The Coffee House

That little coffee shop was built on a lifelong dream of a man who wanted to own a business that would support his husband and son.

It was small, but cozy, and always warm, which was sometimes good and sometimes bad.

Almost every square foot of it was filled with mismatched furniture with worn down seats from guests preparing for their day with a morning coffee, winding down with a late-afternoon coffee, or meeting up with friends to catch up over a beverage and a snack.

Every inch of the walls were covered with art from local artists and photographers.

The owner was a just as eclectic as the atmosphere. The kids that worked there would joke that he had a menstrual cycle. Some days he was chipper and chatty, others he was testy and terse and he didn’t even try to hide it from the customers. He didn’t have to.

One time, a customer came in asking for a full breakfast of bacon, eggs and toast (which the place did not serve) and not wanting to dissatisfy the customer, he cracked eggs onto the hot panini maker and executed the full breakfast on the spot.

The guests were characters too. Each with their own story. People fell in love there. People fell out of love there. Exes uncomfortably ran into each other there. People were introduced to each other there. Friends got closer there. People argued about politics there. And when that stuff didn’t happen there, it was at least talked about there.

Something about the place loosened lips and cultivated every emotion and dramatic scenario that would not normally happen outside the walls that were giddy with the secrets of all who convened there.

I witnessed all of that and was also the subject of all of it.

People (me) would drive by, deciding if they wanted to go in depending on whose cars were parked there, cursing the uncomfortable situation when they would walk in and realize that someone they didn’t want to see must have come in somebody else’s car. I would hope that the boy I liked would be there and not be there at the same time, not sure of which I actually wanted.

Some days I would be too anxious to want to go. Other days I had the perfect amount of confidence to sit and chat with my friends, not worried about who could walk in.

I gave in and took a handful of the imaginary popcorn my guy friends were chomping while enjoying the show when a girl who once dated the boy behind the counter (who now liked me) came in.

I heard secrets from people I barely knew there.

I felt powerful when an ex thing didn’t realize I was in there until several minutes after I arrived and got visibly uncomfortable while I kept my cool.

I made a fool of myself there, but I also made great impressions there.

A boy saw me for the first time there and decided that I was the girl he wanted to spend the rest of his life with.

For me that little coffee shop brought me a mess of drama and anxiety and hostility and love triangles all sorts of bad feelings, but it also brought me my entire future.
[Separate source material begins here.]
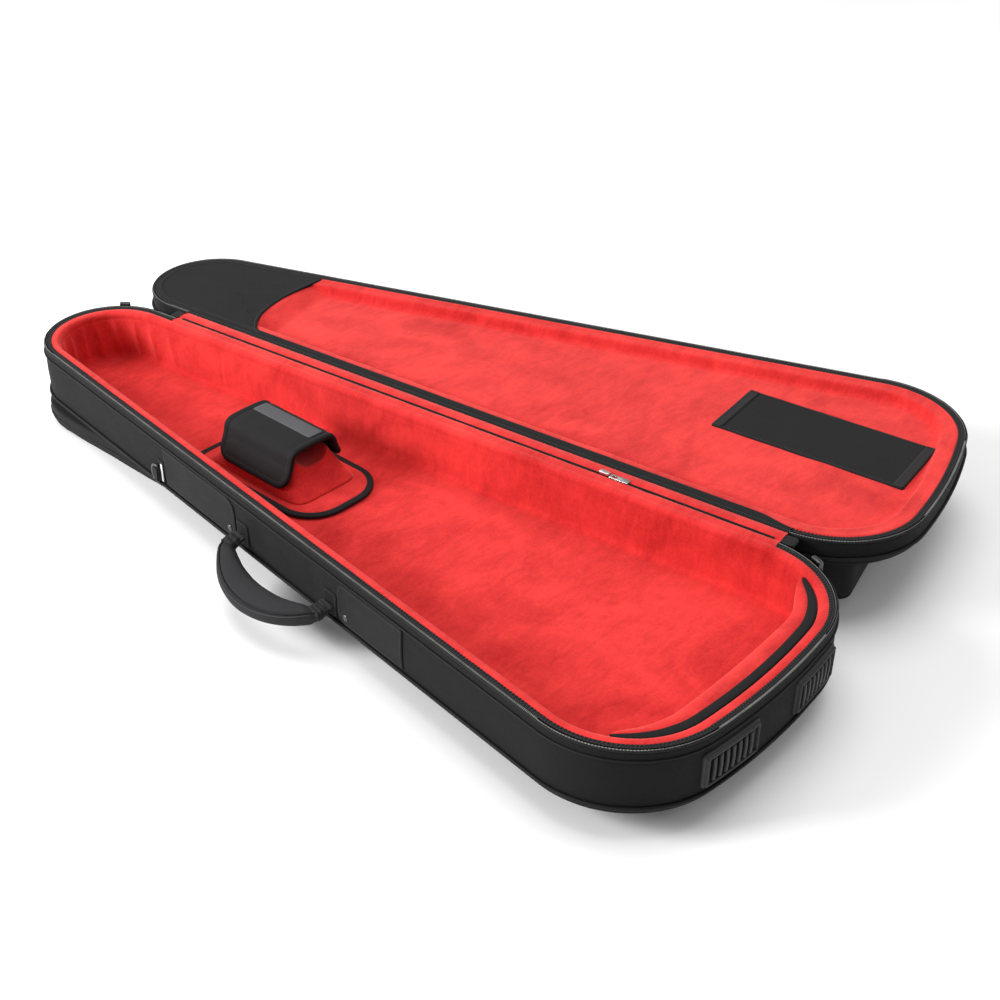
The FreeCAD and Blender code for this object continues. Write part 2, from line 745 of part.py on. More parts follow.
def make_pockets():
    zone = box((pocket_x0, -far_out, 0), (pocket_x1, far_out, 2 * far_out))
    main = slab(-pocket_inset, pocket_low, pocket_high).common(zone)
    main = round_upright(main, pocket_corner_round)
    main = main.makeFillet(pocket_edge_round, level_edges(main, pocket_high))
    save("pocket_main", opened(main))
    stop = pocket_x1 - organiser_butt_inset
    top = pocket_high + organiser_depth
    zone = box((stop - organiser_length, -far_out, 0), (stop, far_out, 2 * far_out))
    small = slab(-pocket_inset - organiser_inset, pocket_high, top).common(zone)
    small = round_upright(small, pocket_corner_round)
    small = small.makeFillet(organiser_edge_round, level_edges(small, top))
    save("pocket_organiser", opened(small))


def make_pocket_zip():
    """Zip along the pocket's near side, with its slider and hanging pull."""
    low = pocket_low + pocket_depth * pocket_zip_share
    coil_out = pocket_inset - 1
    coil = box((pocket_zip[0], coil_out, low), (pocket_zip[1], pocket_inset, low + pocket_zip_width))
    save("pocket_zip_coil", opened(on_near_side(coil)))
    length, thick, width = pocket_slider_size
    out = coil_out - body_gap
    margin = (width - pocket_zip_width) / 2
    start = pocket_slider_start
    slider = box((start, out - thick, low - margin), (start + length, out, low + margin + pocket_zip_width))
    save("pocket_slider", opened(on_near_side(slider)))
    out = out - thick - pull_gap
    middle = start + length / 2
    base = low + pocket_zip_width - 1
    half = pull_width / 2
    pull = box((middle - half, out - pull_thick, base), (middle + half, out, base + pocket_pull_length))
    slot_width, slot_start, slot_end = pull_slot
    slot_low = (middle - slot_width / 2, out - pull_thick - 1, base + slot_start)
    slot_high = (middle + slot_width / 2, out + 1, base + slot_end)
    save("pocket_pull", opened(on_near_side(pull.cut(box(slot_low, slot_high)))))


make_tray()
make_zipper()
make_sliders()
make_lining_slider()
make_cradle()
make_strap()
make_butt_block()
make_handle()
make_side_panels()
make_ring()
make_feet()
make_underside()
make_lid()
make_pockets()
make_pocket_zip()
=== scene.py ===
import json
import math

import bmesh
import bpy
import numpy as np
from mathutils import Matrix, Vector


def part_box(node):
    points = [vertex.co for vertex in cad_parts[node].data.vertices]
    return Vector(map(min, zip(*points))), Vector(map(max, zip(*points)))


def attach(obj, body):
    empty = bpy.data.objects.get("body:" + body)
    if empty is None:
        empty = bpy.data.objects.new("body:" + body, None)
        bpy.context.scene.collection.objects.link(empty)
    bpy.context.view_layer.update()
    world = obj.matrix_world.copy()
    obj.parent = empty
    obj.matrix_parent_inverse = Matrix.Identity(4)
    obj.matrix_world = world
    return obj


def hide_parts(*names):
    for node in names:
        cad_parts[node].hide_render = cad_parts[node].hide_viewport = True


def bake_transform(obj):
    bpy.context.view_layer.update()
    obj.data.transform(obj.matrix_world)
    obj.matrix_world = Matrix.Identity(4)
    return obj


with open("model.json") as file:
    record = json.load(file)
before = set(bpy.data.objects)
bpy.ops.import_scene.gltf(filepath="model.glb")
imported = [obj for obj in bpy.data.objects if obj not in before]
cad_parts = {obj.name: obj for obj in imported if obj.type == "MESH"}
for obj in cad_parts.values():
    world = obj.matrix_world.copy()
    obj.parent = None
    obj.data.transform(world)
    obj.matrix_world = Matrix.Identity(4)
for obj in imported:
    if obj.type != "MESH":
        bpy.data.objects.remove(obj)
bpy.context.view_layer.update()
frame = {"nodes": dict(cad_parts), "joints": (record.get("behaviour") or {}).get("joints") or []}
joints = {joint["name"]: joint for joint in frame["joints"]}
MM = 0.001
TAU = 2 * math.pi
UP = np.array([0, 0, 1.0])
SLANTED = dict(pitch=4.2 * MM, length=3.4 * MM, wide=0.5 * MM, turn=1.25)     # overlocked hem stitches
FINE = dict(pitch=3.2 * MM, length=2.3 * MM)                                  # stitches of a binding


# ---------------------------------------------------------------- places read from the frame
def joint_point(name):
    return np.array(joints[name]["pos_m"], float)


def joint_axis(name):
    return np.array(joints[name]["axis"], float)


def box_of(node):
    """Lowest and highest corner of a CAD node as arrays."""
    low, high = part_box(node)
    return np.array(low), np.array(high)


def points_of(node):
    """All the vertices of a CAD node."""
    data = frame["nodes"][node].data
    co = np.zeros(len(data.vertices) * 3)
    data.vertices.foreach_get("co", co)
    return co.reshape(-1, 3)


hinge_at = joint_point("lid_hinge")
along = joint_axis("lid_hinge")
outward = np.array([-along[1], along[0], 0.0])
near_along = np.array([along[0], -along[1], 0.0])
near_out = np.array([outward[0], -outward[1], 0.0])
head_at = joint_point("head_slider_travel")[:2]
corner_at = joint_point("butt_slider_travel")[:2]
wall_low, wall_high = box_of("side_wall")
head_radius = head_at[0] - wall_low[0]
corner_radius = float(outward[:2] @ (head_at - corner_at)) + head_radius
corner_back = corner_at[0] - wall_high[0]
butt_radius = (corner_radius**2 - corner_back**2 - corner_at[1] ** 2) / (2 * (corner_back + corner_radius))
butt_at = np.array([wall_high[0] - butt_radius, 0.0])
side_offset = float(outward[:2] @ (hinge_at[:2] - head_at)) - head_radius
side_start = hinge_at - outward * side_offset
near_start = np.array([side_start[0], -side_start[1], 0.0])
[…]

My whole future was determined by this one man who opened the coffee shop, who I’m sure wouldn’t even recognize me if I walked by him on the street. I’m sure others could say the same.

I hope the man who started that little coffee shop realized that it wasn’t all for nothing – that even though his dream ultimately failed, it spawned the dreams of several others, built relationships, built individuals, taught lessons, inspired hours of valuable conversation and became a lifelong memory for the many people who at one point or another considered it home, or something like it.